Жизнь моя у бакенщика была безоблачна и пасторальна. У меня не было никаких обязанностей, кроме как сполоснуть в реке миски после обеда. Книг в доме не было. Телевизора не было. Телефон только для связи с диспетчером пароходства. Радиотарелка на стене была, но по большей части молчала. По утрам я купалась в реке – голая. Над водой стоял такой густой пар, что в трех шагах никто меня не мог увидеть – да и некому было смотреть. Я бродила по лесу, объедалась дикой малиной и ежевикой, приносила полные корзины Федору – его жена в деревне отвозила ягоды на продажу в город.
Больше всего мне запомнилось, как Федор мгновенно вылечил меня от жестокой простуды. Простуда была такая, что я не могла отнять платка от носа. В груди клокотало, в голове стучал молот. Ноги подо мной подгибались – я вся горела в жару. Ближайший медпункт находился в деревне, в десяти километрах. Федор часто ездил на велосипеде в деревню к жене, но мне было туда не добраться. «Да и незачем тебе, – сказал Федор, – ничего не помогут. Сам тебя буду лечить».

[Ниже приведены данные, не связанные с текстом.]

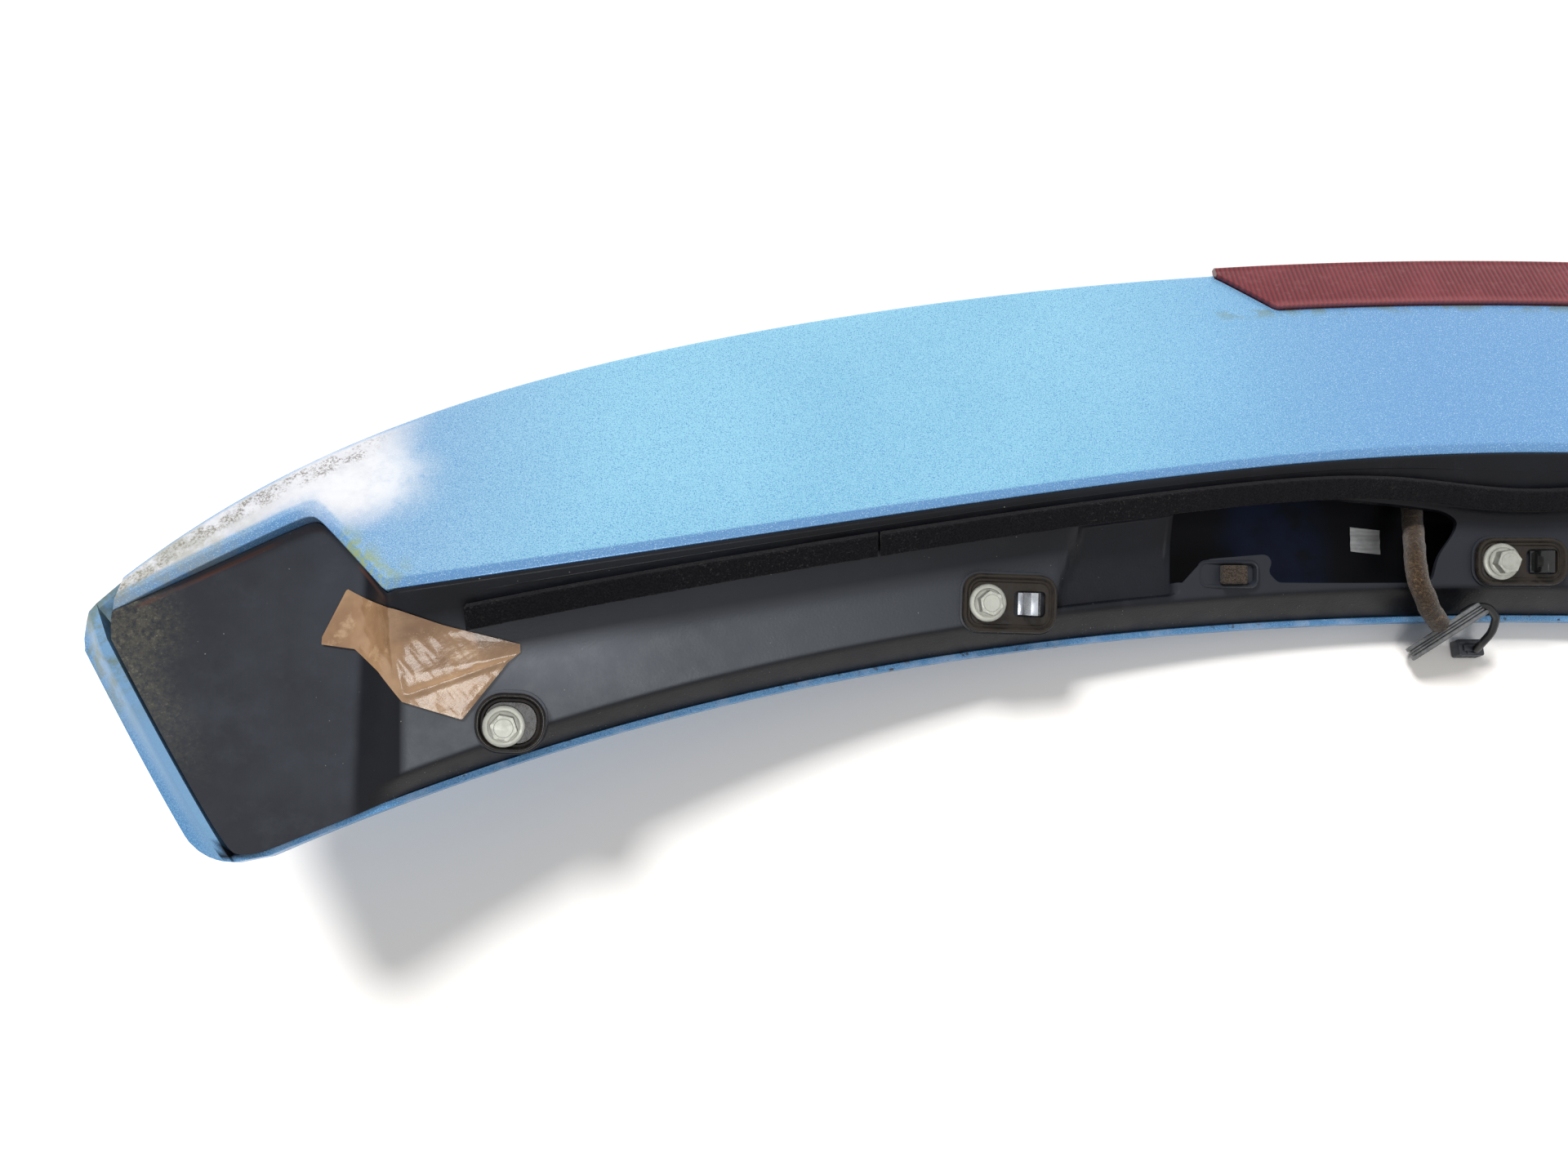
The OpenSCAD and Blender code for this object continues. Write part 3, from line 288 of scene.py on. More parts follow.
# ---------------------------------------------------------------- material helpers
class Shader:
    """A short way to write a node material."""

    def __init__(self, name):
        self.material = bpy.data.materials.new(name)
        self.material.use_nodes = True
        self.tree = self.material.node_tree
        self.tree.nodes.clear()
        self.co = self.tree.nodes.new("ShaderNodeTexCoord").outputs["Object"]

    def node(self, kind, **props):
        n = self.tree.nodes.new(kind)
        for key, value in props.items():
            setattr(n, key, value)
        return n

    def feed(self, socket, value):
        if isinstance(value, bpy.types.NodeSocket):
            self.tree.links.new(value, socket)
        elif isinstance(value, (tuple, list)) and len(value) == 3 and socket.type == "RGBA":
            socket.default_value = (*value, 1)
        else:
            socket.default_value = value

    def texture(self, kind, out, scale, props=None, **inputs):
        n = self.node("ShaderNodeTex" + kind, **(props or {}))
        self.feed(n.inputs["Vector"], self.co)
        n.inputs["Scale"].default_value = scale
        for key, value in inputs.items():
            n.inputs[key].default_value = value
        return n.outputs[out]

    def noise(self, scale, detail=3.0, rough=0.5, distort=0.0):
        return self.texture("Noise", "Fac", scale, Detail=detail, Roughness=rough, Distortion=distort)

    def cells(self, scale):
        return self.texture("Voronoi", "Distance", scale, {"feature": "F1"})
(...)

Он ушел и вернулся с охапкой корней и веток шиповника. Нагрел в печи воду и в большой лохани залил корни и ветки кипятком. Вытащил из сундука старую шинель, подождал минут пять, затем велел мне:
– Раздевайся и полезай. Я не смотрю.
Он отвернулся, я разделась, попробовала ногой воду – она обжигала.
– Горячо!
– Ничего, ничего! Полезай.
В конце концов я сделала, как он велел. Горячо было нестерпимо. А он подошел и, не глядя, накрыл лохань и меня с головой шинелью. Сказал:
– Дыши!
На следующее утро я встала совершенно здоровая. Чувствовала необычайный прилив сил. С тех пор мне никогда больше не доводилось париться в шиповниковой бане, а жаль!